• Records provided
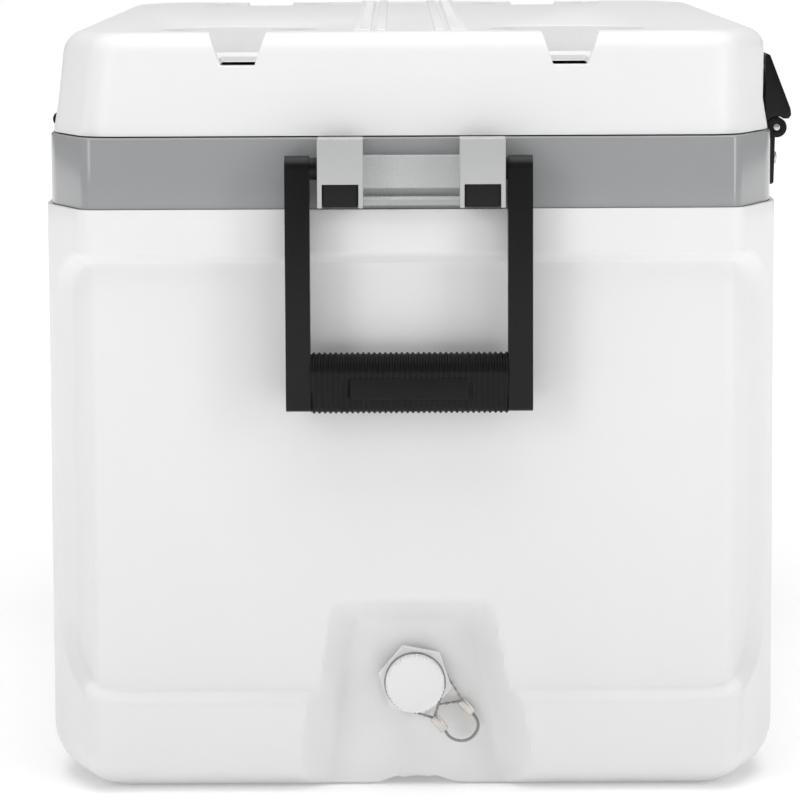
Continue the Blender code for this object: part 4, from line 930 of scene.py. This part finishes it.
# %% Press the sleeves
def sleeve(name, place, y):
    x, z, slope = place
    outline = arc(0.0012, 0, 0.0015, -90, 90, 13) + arc(-0.0012, 0, 0.0015, 90, 270, 13)
    bpy.ops.object.select_all(action="DESELECT")
    bpy.ops.mesh.primitive_circle_add(vertices=len(outline), fill_type="NGON", radius=0.002)
    obj = bpy.context.object
    obj.name = obj.data.name = name
    for vertex, (across, deep) in zip(obj.data.vertices, outline):
        vertex.co = (across, deep, -SLEEVE_LENGTH / 2)
    edit(obj)
    bpy.ops.mesh.extrude_region_move(TRANSFORM_OT_translate={"value": (0, 0, SLEEVE_LENGTH)})
    choose(obj, lambda e: len({round(v.co.z, 4) for v in e.verts}) == 1, "EDGE")
    bpy.ops.mesh.bevel(offset=0.0004, segments=3, affect="EDGES")
    bpy.ops.mesh.select_all(action="SELECT")
    bpy.ops.mesh.remove_doubles(threshold=1e-6)
    bpy.ops.mesh.normals_make_consistent(inside=False)
    only(obj)
    along = Vector((math.cos(slope), 0, -math.sin(slope)))
    across = Vector((math.sin(slope), 0, math.cos(slope)))
    turn = Matrix((across, (0, 1, 0), along)).transposed().to_4x4()
    obj.data.transform(Matrix.Translation((x, y, z)) @ turn)
    edit(obj)
    bpy.ops.mesh.normals_make_consistent(inside=False)
    return done(obj, 40)


for part, y, body_name in (("spout", SPOUT_EYE_Y, "root"), ("cap", CAP_EYE_Y, "cap_travel")):
    show(sleeve(f"tether_sleeve_{part}", SLEEVES[part], y), body_name, "stainless", f"tether_ferrule_{part}")

# %% [markdown]
# ## The studio
# A white floor that runs into a white world gives the plain background. The floor glows more with distance,
# so that it meets the world without a line and still takes a shadow near the chest. One large soft light
# hangs above, and two narrower ones at the sides draw the bright lines down its bends.

# %% Floor, world and lights
bpy.ops.object.select_all(action="DESELECT")
bpy.ops.mesh.primitive_plane_add(size=30, location=(0, 0, 0))
floor = bpy.context.object
floor.name = "floor"
floor_finish = Finish("floor_white", Specular_IOR_Level=0.0, Roughness=1.0, Emission_Strength=1.0)
floor_finish.feed(Base_Color=floor_finish.mix(floor_finish.noise(3), grey(0.95), grey(0.96)))
GLOW_NEAR, GLOW_FAR = (0.6, 0.16), (1.8, 0.80)  # distance from the middle, and how much it glows there
spot = floor_finish.node("TexCoord", output="Object")
far = floor_finish.node("VectorMath", {"operation": "LENGTH"}, {0: spot}, output=1)
share = floor_finish.node(
    "MapRange", {"interpolation_type": "SMOOTHSTEP"},
    {0: far, 1: GLOW_NEAR[0], 2: GLOW_FAR[0], 3: GLOW_NEAR[1], 4: GLOW_FAR[1]},
)
floor_finish.feed(Emission_Color=floor_finish.mix(share, grey(0.0), grey(1.0)))
floor.data.materials.append(floor_finish.material)

world = bpy.data.worlds.new("studio")
bpy.context.scene.world = world
world.use_nodes = True
sky = world.node_tree.nodes["Background"]
seen = world.node_tree.nodes.new("ShaderNodeLightPath")
blend = world.node_tree.nodes.new("ShaderNodeMapRange")
blend.inputs["To Min"].default_value = 0.24
blend.inputs["To Max"].default_value = 1.0
world.node_tree.links.new(seen.outputs["Is Camera Ray"], blend.inputs["Value"])
world.node_tree.links.new(blend.outputs["Result"], sky.inputs["Strength"])
sky.inputs["Color"].default_value = (1, 1, 1, 1)


def soft_light(name, place, aim, size, power):
    light = bpy.data.lights.new(name, "AREA")
    light.shape = "RECTANGLE"
    light.size, light.size_y = size
    light.energy = power
    obj = bpy.data.objects.new(name, light)
    bpy.context.scene.collection.objects.link(obj)
    obj.location = place
    obj.rotation_euler = (Vector(aim) - Vector(place)).to_track_quat("-Z", "Y").to_euler()
    return obj


soft_light("top", (0, -0.2, 2.4), (0, 0, 0.2), (2.6, 2.6), 54)
soft_light("front_left", (-2.0, -2.2, 1.3), (0, 0, 0.2), (0.9, 1.6), 17)
soft_light("front_right", (2.1, -1.6, 1.0), (0, 0, 0.2), (0.6, 1.6), 14)
bpy.context.scene.view_settings.view_transform = "Standard"
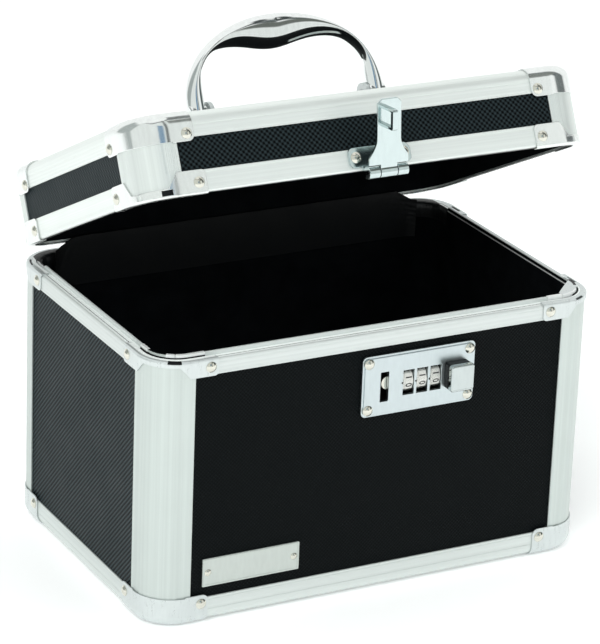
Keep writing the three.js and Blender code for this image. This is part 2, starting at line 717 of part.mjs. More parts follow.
function lockHoles() {
  const neck = BOLT_TRAVEL + NECK_W + 4 * SLIDER_GAP;
  const at = BUTTON_X + BOLT_TRAVEL / 2;
  return [
    roundedShape(SLOT_W, SLOT_H, 0.4, SLOT_X, LOCK_Z - 0.9),
    roundedShape(neck, NECK_H + 4 * SLIDER_GAP, 0.4, at, LOCK_Z),
    ...dialCentres().map((x) =>
      roundedShape(DIAL_W + 2 * WINDOW_GAP, WINDOW_H, 0.4, x, LOCK_Z - 0.5),
    ),
  ];
}

function lockPlate() {
  const layer = (inset, depth) => {
    const shape = roundedShape(
      LOCK_W - 2 * inset,
      LOCK_H - 2 * inset,
      LOCK_R - inset / 2,
      LOCK_X,
      LOCK_Z,
    );
    shape.holes = lockHoles();
    return frontPlate(shape, -HALF_D, depth);
  };
  const heads = [-1, 1].flatMap((sx) =>
    [-1, 1].map((sz) =>
      rivet(
        [LOCK_X + sx * LOCK_RIVET_X, PLATE_FACE, LOCK_Z + sz * LOCK_RIVET_Z],
        [0, -1, 0],
      ),
    ),
  );
  return join(layer(0, LOCK_T - LOCK_STEP), layer(LOCK_FIELD, LOCK_T), ...heads);
}

// The ribs that carry the dial spindle stand behind the slider.
const ribCentres = () => {
  const dials = dialCentres();
  const off = DIAL_W / 2 + 3 * WINDOW_GAP + HOUSE_T / 2;
  return [dials[0] - off, dials.at(-1) + off];
};

function lockHousing() {
  const h = lockHouse();
  const t = HOUSE_T;
  const z = LOCK_Z - 0.5;
  const shell = cut(
    box(h.x0, h.x1, h.y0, h.y1, h.z0, h.z1),
    box(h.x0 + t, h.x1 - t, h.y0 - 1, h.y1 - t, h.z0 + t, h.z1 - t),
  );
  const ribs = ribCentres().map((x) =>
    box(x - t / 2, x + t / 2, DIAL_Y - SPINDLE_R - 0.7, h.y1 - t / 2, h.z0 + t / 2, z + 5),
  );
  const [a, b] = ribCentres();
  return cut(join(shell, ...ribs), bore(SPINDLE_R, a - t, b + t, DIAL_Y, z));
}

const dialSpindle = () => {
  const [a, b] = ribCentres();
  return rod(SPINDLE_R, a - HOUSE_T / 2, b + HOUSE_T / 2, DIAL_Y, LOCK_Z - 0.5);
};

function dial(x) {
  const [x0, x1] = [x - DIAL_W / 2, x + DIAL_W / 2];
  const drum = new THREE.CylinderGeometry(DIAL_R, DIAL_R, DIAL_W, DIAL_FACES)
    .rotateY(Math.PI / DIAL_FACES)
    .rotateZ(Math.PI / 2)
    .rotateX(Math.PI / 2 + rad(DIAL_TURN))
    .translate(x, DIAL_Y, LOCK_Z - 0.5);
  return cut(solid(drum), bore(SPINDLE_R, x0 - 1, x1 + 1, DIAL_Y, LOCK_Z - 0.5));
}

// The bolt, its bridge over the dials, the neck through the plate and the button: one piece.
function lockSlider() {
  const y0 = -HALF_D + SLIDER_GAP;
  const tip = SLOT_X + SLOT_W / 2 - BOLT_OUT;
  const half = BOLT_H / 2;
  const top = lockHouse().z1 - HOUSE_T - SLIDER_GAP;
  const limb = tip + half + 2.6;
  const end = BUTTON_X + NECK_W / 2 + 0.6;
  const bolt = shapeOf([
    ...arc(tip + half, LOCK_Z, half, 270, 90, 6),
    [limb, LOCK_Z + half],
    [limb, LOCK_Z - half],
  ]);
  const bridge = shapeOf([
    [limb - 2.8, LOCK_Z - half],
    [limb, LOCK_Z - half],
    [limb, top - BRIDGE_H],
    [end - 7, top - BRIDGE_H],
    [end - 7, LOCK_Z - NECK_H / 2 - 1],
    [end, LOCK_Z - NECK_H / 2 - 1],
    [end, top],
    [limb - 2.8, top],
  ]);
  const neck = box(
    BUTTON_X - NECK_W / 2,
    BUTTON_X + NECK_W / 2,
    PLATE_FACE - SLIDER_GAP - 1,
    y0 + SLIDER_T / 2,
    LOCK_Z - NECK_H / 2,
    LOCK_Z + NECK_H / 2,
  );
  const b = BUTTON_BEVEL;
  const face = roundedShape(BUTTON_W - 2 * b, BUTTON_H - 2 * b, 0.8, BUTTON_X, LOCK_Z);
  const button = frontPlate(face, PLATE_FACE - SLIDER_GAP - b, BUTTON_OUT - 2 * b, {
    bevelEnabled: true,
    bevelThickness: b,
    bevelSize: b,
    bevelSegments: 2,
    curveSegments: 2,
  });
  const sheet = [bolt, bridge].map((s) => frontPlate(s, y0 + SLIDER_T, SLIDER_T));
  return join(...sheet, neck, button);
}

function nameplate() {
  const plate = roundedShape(NAME_W, NAME_H, 0.6, NAME_X, NAME_Z);
  const heads = [-1, 1].map((s) =>
    rivet([NAME_X + s * NAME_RIVET, -HALF_D - NAME_T, NAME_Z], [0, -1, 0], NAME_RIVET_R, 0.9),
  );
  return join(frontPlate(plate, -HALF_D, NAME_T), ...heads);
}

// The hasp's mounting plate with its two outer knuckles and the pin, in closed-lid positions.
function haspMount() {
  const y = -HALF_D - CAP_FACE;
  const z0 = LID_LOW + MOUNT_LOW;
  const plate = roundedShape(MOUNT_W, MOUNT_H, MOUNT_R, HASP_X, z0 + MOUNT_H / 2);
  const half = HASP_BARREL / 2;
  const gap = HASP_MIDDLE / 2 + KNUCKLE_GAP;
  const runs = [
    [HASP_X - half, HASP_X - gap],
    [HASP_X + gap, HASP_X + half],
  ];
  const back = HASP_Y + HASP_KNUCKLE;
  const knuckles = runs.flatMap(([a, b]) => [
    rod(HASP_KNUCKLE, a, b, HASP_Y, HASP_Z, 14),
    box(a, b, back - KNUCKLE_ROOT, y - LEAF_T / 3, HASP_Z, z0 + LEAF_T),
  ]);
  const heads = [-1, 1].map((s) =>
    rivet([HASP_X + s * MOUNT_RIVET, y - LEAF_T, z0 + MOUNT_H / 2], [0, -1, 0]),
  );
  const reach = half - PIN_SHORT;
  const pin = rod(HASP_PIN, HASP_X - reach, HASP_X + reach, HASP_Y, HASP_Z);
  return join(frontPlate(plate, y, LEAF_T), ...knuckles, ...heads, pin);
}

// The hasp's arm about its own pin, hanging down with the staple pointing back.
function haspArm() {
  const staple = HASP_Z - LOCK_Z;
  const outline = [
    [HASP_BARREL / 2, HASP_KNUCKLE + FOOT_CLEAR],
    [HASP_BARREL / 2, ARM_FOOT],
    [ARM_W / 2 + FOOT_STEP, (ARM_FOOT + ARM_NECK) / 2],
    [ARM_W / 2, ARM_NECK],
    [ARM_W / 2, ARM_L - ARM_CHAMFER],
    [ARM_W / 2 - ARM_CHAMFER, ARM_L],
  ].map(([x, r]) => [x, -r]);
  const shape = shapeOf([...outline, ...outline.toReversed().map(([x, z]) => [-x, z])]);
  const sheet = frontPlate(shape, ARM_FACE, ARM_T).translate([HASP_X, 0, 0]);
  const half = HASP_MIDDLE / 2;
  const [x0, x1] = [HASP_X - half, HASP_X + half];
  const strap = box(x0, x1, ARM_FACE - ARM_T, ARM_FACE, -HASP_KNUCKLE - STRAP_REACH, 0);
  const [y0, y1] = [ARM_FACE - KNUCKLE_ROOT, ARM_FACE + STAPLE_OUT];
  const [z0, z1] = [-staple - STAPLE_H / 2, -staple + STAPLE_H / 2];
  const loop = shapeOf([
    [y0, z0],
    [y1 - STAPLE_CUT, z0],
    [y1, z0 + STAPLE_CUT],
    [y1, z1 - STAPLE_CUT],
    [y1 - STAPLE_CUT, z1],
    [y0, z1],
    [y0, z1 - STAPLE_LEG],
    [y1 - STAPLE_BAR, z1 - STAPLE_LEG],
    [y1 - STAPLE_BAR, z0 + STAPLE_LEG],
    [y0, z0 + STAPLE_LEG],
  ]);
  const ring = sidePlate(loop, SLOT_X - STAPLE_W / 2, SLOT_X + STAPLE_W / 2);
  const arm = join(sheet, strap, rod(HASP_KNUCKLE, x0, x1, 0, 0, 14), ring);
  return cut(arm, bore(HASP_PIN, x0 - 1, x1 + 1, 0, 0));
}

// A point on one of the handle's two arched outlines. t runs from 0 at the right foot to 1.
function archPoint([half, height, power], t, belly = 0) {
  const [c, s] = [Math.cos(Math.PI * t), Math.sin(Math.PI * t)];
  const x = Math.sign(c) * half * Math.abs(c) ** (2 / power);
  const z = height * Math.abs(s) ** (2 / power);
  return [x, z - belly * Math.exp(-((x / BELLY_W) ** 2))];
}

// The handle about its own pin, upright: a section between the two arches, and a foot each side.
function handle() {
  const [rings, sides] = [30, 12];
  const points = [];
  for (let i = 0; i <= rings; i++) {
    const t = i / rings;
    const [ox, oz] = archPoint(HANDLE_OUTER, t);
    const [ix, iz] = archPoint(HANDLE_INNER, t, BELLY);
    const grip = Math.sin(Math.PI * t) ** 2;
    const b = (HANDLE_FOOT + (HANDLE_DEPTH - HANDLE_FOOT) * grip) / 2;
    for (let k = 0; k < sides; k++) {
      const a = (2 * Math.PI * k) / sides;
      const u = (1 + Math.cos(a)) / 2;
      points.push([ix + (ox - ix) * u, b * Math.sin(a), iz + (oz - iz) * u]);
    }
  }
  const faces = [];
  for (let i = 0; i < rings; i++)
    for (let k = 0; k < sides; k++) {
      const [a, b] = [i * sides + k, i * sides + ((k + 1) % sides)];
      faces.push(a, b, a + sides, b, b + sides, a + sides);
    }
  for (let k = 1; k < sides - 1; k++)
    faces.push(0, k + 1, k, rings * sides, rings * sides + k, rings * sides + k + 1);
  const geometry = new THREE.BufferGeometry();
  geometry.setAttribute("position", new THREE.Float32BufferAttribute(points.flat(), 3));
  const bar = solid(geometry.setIndex(faces));
  const [outer, inner] = [HANDLE_OUTER[0], HANDLE_INNER[0]];
  const pin = inner - EAR_GAP - EAR_T - 1.2;
  const feet = [-1, 1].flatMap((s) => {
    const along = (a, b) => [Math.min(s * a, s * b), Math.max(s * a, s * b)];
    return [
      rod(HANDLE_FOOT / 2, ...along(inner + 0.3, outer - 0.3), 0, 0, 14),
      rod(HANDLE_PIN, ...along(pin, inner + 1), 0, 0, 14),
    ];
  });
  return join(bar, ...feet).translate([HANDLE_X, 0, 0]);
}

// A handle bracket: a foot plate on the lid and an ear that the handle's pin turns in.
function bracket(s) {
  const x1 = HANDLE_INNER[0] - EAR_GAP;
  const z0 = LID_FACE + SEAT;
  const ear = shapeOf([
    [-EAR_R - 1.5, z0],
    [EAR_R + 1.5, z0],
    ...arc(0, HANDLE_Z, EAR_R, 0, 180, 8),
  ]);
  const plate = roundedShape(BRACKET_IN, BRACKET_D, 1.5, x1 - BRACKET_IN / 2, 0);
  const made = join(
    sidePlate(ear, x1 - EAR_T, x1),
    floorPlate(plate, z0, BRACKET_T),
    rivet([x1 - BRACKET_IN * 0.62, 0, z0 + BRACKET_T], [0, 0, 1], 2.2, 1),
  );
  const open = cut(made, bore(HANDLE_PIN, x1 - EAR_T - 1, x1 + 1, 0, HANDLE_Z, 14));
  return (s < 0 ? open.rotate([0, 0, 180]) : open).translate([HANDLE_X, 0, 0]);
}

const safe = new THREE.Group();
safe.add(...caseMeshes());
safe.add(
  mesh("lock_plate", lockPlate(), CHROME),
  mesh("lock_housing", lockHousing(), HOUSING),
  mesh("dial_spindle", dialSpindle(), STEEL),
  mesh("lock_slider", lockSlider(), CHROME),
  ...dialCentres().map((x, i) => mesh("dial_" + (i + 1), dial(x), DIAL)),
  mesh("nameplate", nameplate(), SATIN),
  mesh("hinge_left_case", hingeLeaf(-HINGE_X, -1, HINGE_DOWN), STEEL),
  mesh("hinge_right_case", hingeLeaf(HINGE_X, -1, HINGE_DOWN), STEEL),
);

// Everything on the lid turns about the back hinges.
const lid = new THREE.Group();
lid.position.set(0, HALF_D + HINGE_OUT, LID_LOW + HINGE_RISE);
lid.rotation.x = -rad(LID_OPEN);
const closed = new THREE.Group();
closed.position.copy(lid.position).negate();
closed.add(
  ...lidMeshes(),
  mesh("hinge_left_lid", hingeLeaf(-HINGE_X, 1, HINGE_UP), STEEL),
  mesh("hinge_right_lid", hingeLeaf(HINGE_X, 1, HINGE_UP), STEEL),
  mesh("hasp_mount", haspMount(), CHROME),
  mesh("handle_bracket_left", bracket(-1), CHROME),
  mesh("handle_bracket_right", bracket(1), CHROME),
);
const grip = mesh("handle", handle(), CHROME);
grip.position.z = HANDLE_Z;
const arm = mesh("hasp_arm", haspArm(), CHROME);
arm.position.set(0, HASP_Y, HASP_Z);
arm.rotation.x = -rad(180 - HASP_LEAN);
closed.add(grip, arm);
lid.add(closed);
safe.add(lid);

export default safe;
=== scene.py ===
from math import acos, asin, copysign, cos, exp, pi, sin, sqrt, radians as rad

import bmesh
import bpy
from mathutils import Matrix, Vector
from mathutils.geometry import tessellate_polygon


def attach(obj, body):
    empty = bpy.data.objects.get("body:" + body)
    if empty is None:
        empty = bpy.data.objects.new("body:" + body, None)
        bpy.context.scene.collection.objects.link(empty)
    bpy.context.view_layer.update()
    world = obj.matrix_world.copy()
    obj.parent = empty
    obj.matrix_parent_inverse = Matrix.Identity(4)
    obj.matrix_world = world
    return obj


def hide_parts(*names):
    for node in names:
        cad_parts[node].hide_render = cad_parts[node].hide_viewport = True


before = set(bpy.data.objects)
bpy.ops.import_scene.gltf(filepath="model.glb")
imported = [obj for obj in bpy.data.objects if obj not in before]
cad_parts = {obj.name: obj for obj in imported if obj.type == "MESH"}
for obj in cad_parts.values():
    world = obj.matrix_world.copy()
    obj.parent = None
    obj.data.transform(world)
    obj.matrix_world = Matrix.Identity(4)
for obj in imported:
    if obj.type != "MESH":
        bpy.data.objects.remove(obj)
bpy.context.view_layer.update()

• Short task
Transcribe, exactly and exclusively, the run of lines that opens with the line bearing "the back hinges." and closes with the line bearing "in imported if".

• Written reply
// Everything on the lid turns about the back hinges.
const lid = new THREE.Group();
lid.position.set(0, HALF_D + HINGE_OUT, LID_LOW + HINGE_RISE);
lid.rotation.x = -rad(LID_OPEN);
const closed = new THREE.Group();
closed.position.copy(lid.position).negate();
closed.add(
  ...lidMeshes(),
  mesh("hinge_left_lid", hingeLeaf(-HINGE_X, 1, HINGE_UP), STEEL),
  mesh("hinge_right_lid", hingeLeaf(HINGE_X, 1, HINGE_UP), STEEL),
  mesh("hasp_mount", haspMount(), CHROME),
  mesh("handle_bracket_left", bracket(-1), CHROME),
  mesh("handle_bracket_right", bracket(1), CHROME),
);
const grip = mesh("handle", handle(), CHROME);
grip.position.z = HANDLE_Z;
const arm = mesh("hasp_arm", haspArm(), CHROME);
arm.position.set(0, HASP_Y, HASP_Z);
arm.rotation.x = -rad(180 - HASP_LEAN);
closed.add(grip, arm);
lid.add(closed);
safe.add(lid);

export default safe;
=== scene.py ===
from math import acos, asin, copysign, cos, exp, pi, sin, sqrt, radians as rad

import bmesh
import bpy
from mathutils import Matrix, Vector
from mathutils.geometry import tessellate_polygon


def attach(obj, body):
    empty = bpy.data.objects.get("body:" + body)
    if empty is None:
        empty = bpy.data.objects.new("body:" + body, None)
        bpy.context.scene.collection.objects.link(empty)
    bpy.context.view_layer.update()
    world = obj.matrix_world.copy()
    obj.parent = empty
    obj.matrix_parent_inverse = Matrix.Identity(4)
    obj.matrix_world = world
    return obj


def hide_parts(*names):
    for node in names:
        cad_parts[node].hide_render = cad_parts[node].hide_viewport = True


before = set(bpy.data.objects)
bpy.ops.import_scene.gltf(filepath="model.glb")
imported = [obj for obj in bpy.data.objects if obj not in before]
cad_parts = {obj.name: obj for obj in imported if obj.type == "MESH"}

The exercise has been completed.